What it looks like to me, based on my understanding of broad human history, is that there are broad and deep systems of human organization that have to be worked out to sustain given levels of human development. The near-thousand year hiatus evident here between the late Roman decline and the High Middle Ages, corresponding to other Dark Ages happening elsewhere interspersed with Renaissances and new times of trouble, is I suspect a time when the previous period of growth on the basis of the sorts of empires that dominated in the Classical time had reached limits and there was a ferment of abortive social experimentation before a new level of global trade and cultural cross-communication was reached in the time we might call "Age of Gunpowder Empires," and it was this later fertile level on the cusp of globalization that the European civilization emerged from and assimilated. That's why I don't think Romans could have done it; the groundwork of a thousand years of trial and error for the basis of some kind of post-Imperial society hadn't been done yet and without it, neither Rome nor any other Classical era empire could solve its long-term problems.

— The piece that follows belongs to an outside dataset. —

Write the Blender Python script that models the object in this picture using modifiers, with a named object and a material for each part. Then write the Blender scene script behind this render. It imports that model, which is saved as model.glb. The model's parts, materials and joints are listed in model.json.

I think similar things had happened before; agriculture I think first spread on an opportunistic basis with limited commitment by pre-existing gatherer-hunter human bands. Only some of these developed the most ancient forms of civilization which I personally suspect were run on rather different lines than we'd assume, with more continuity with a gatherer-hunter mentality that among other things would not permit too severe a class society or too much exploitation. But, as later happened to the Classical era empires, outsiders who were not fully assimilated into the new societies picked up a selective batch of cultural tricks, and overwhelmed the original societies, leading to a Time of Troubles while new cultural forms were worked out, which culminated in the next phase with the Classical civilizations, which in turn attracted their own swarm of barbarians that eventually, transformed themselves by cultural radiation from the centers, swept in and started another round of chaos, again later reaching a new strong basis for another phase of growth--one we are in today.
So there might be another round of chaos and (if the world survives it this time around) eventually some new phase of growth. Or we might have crossed some singularity that guarantees we won't have this collapse.
But I don't think we can splice together the end of the prior cycle and the beginning (really, the middle) of our own viably. Again I urge the search for PODs to look at the later centuries, well after 1000 AD. Or, if one can plausibly splice together Classical and modern periods after all, accept you've just skipped a thousand years of (probably vitally creative) Dark Ages and the clock goes way more than 100 years forward.